Se sevrer de l’apport économique de cette industrie représente un défi immense, tant pour le gouvernement fédéral que pour les provinces ou les travailleurs qui en dépendent. C’est pourtant le sacrifice qu’il faudra faire dans les prochaines années pour faire notre part et limiter les répercussions de la catastrophe à venir pour nos enfants et nos petits-enfants.
Que faire?
Que pouvons-nous faire devant un constat si alarmant? Nous avons souvent comme réflexe de nous en remettre à des gestes individuels pour limiter notre empreinte carbone. Il faut continuer de se questionner sur nos habitudes de vie et tenter de consommer avec modération et différemment.

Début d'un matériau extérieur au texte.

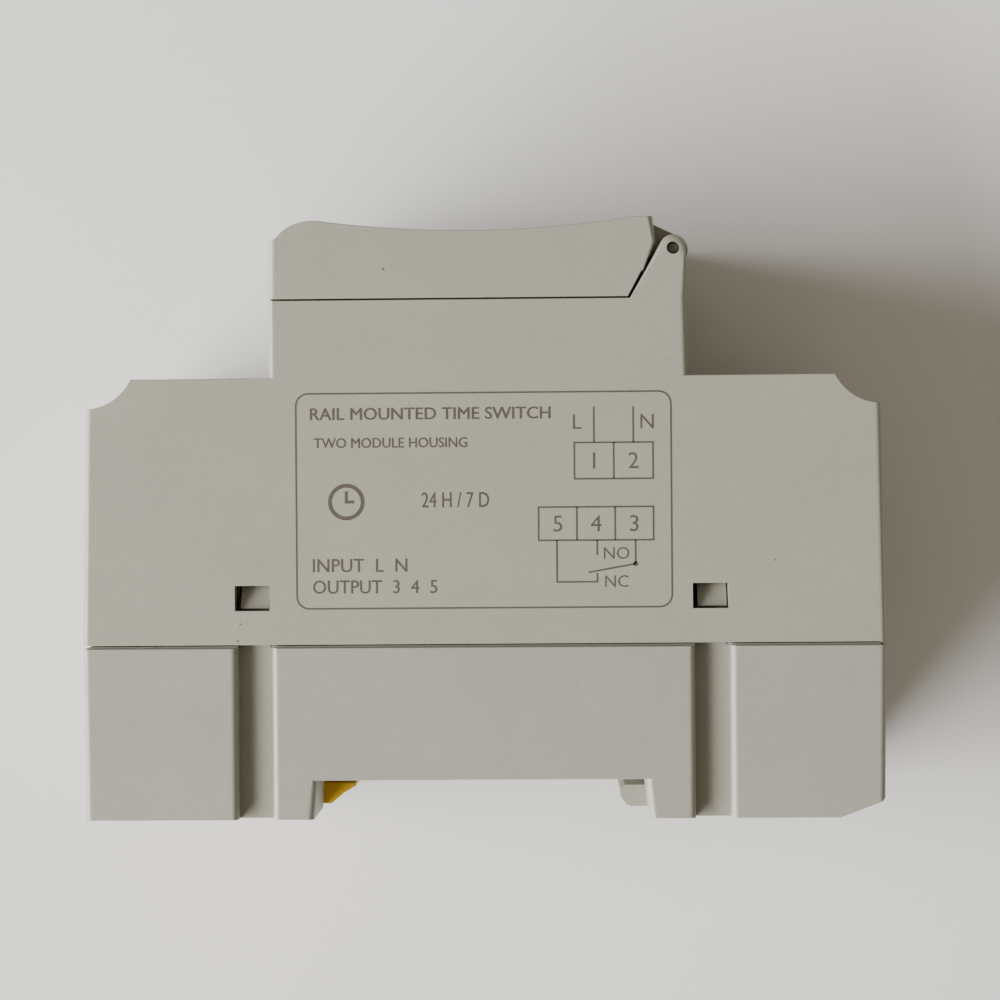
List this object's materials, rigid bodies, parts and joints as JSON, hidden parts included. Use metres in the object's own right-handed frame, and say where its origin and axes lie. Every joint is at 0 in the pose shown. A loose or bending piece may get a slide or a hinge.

Mais selon les scientifiques du GIEC, le principal geste pour faire pencher la balance consiste à élire des gouvernements qui appuient l’implantation de mesures environnementales importantes, dans les pays où cela est possible.
Le parti libéral n’a pas un plan assez ambitieux pour éviter la crise. Le parti conservateur n’en a pas — du moins pour l’instant. Mais même quelqu’un comme Pierre Poilievre, qui est d’abord un populiste et un démagogue, mettrait de l’avant des mesures pour limiter les émissions de gaz à effet de serre s’il sentait une demande en ce sens de la population.
Ce futur dystopique n’est pas une fatalité. Chaque dixième de degré de réchauffement en moins changera le cours des choses pour les plus jeunes. Agissons maintenant, car retarder nos actions imposera un cout encore plus grand à ceux qui viendront après nous.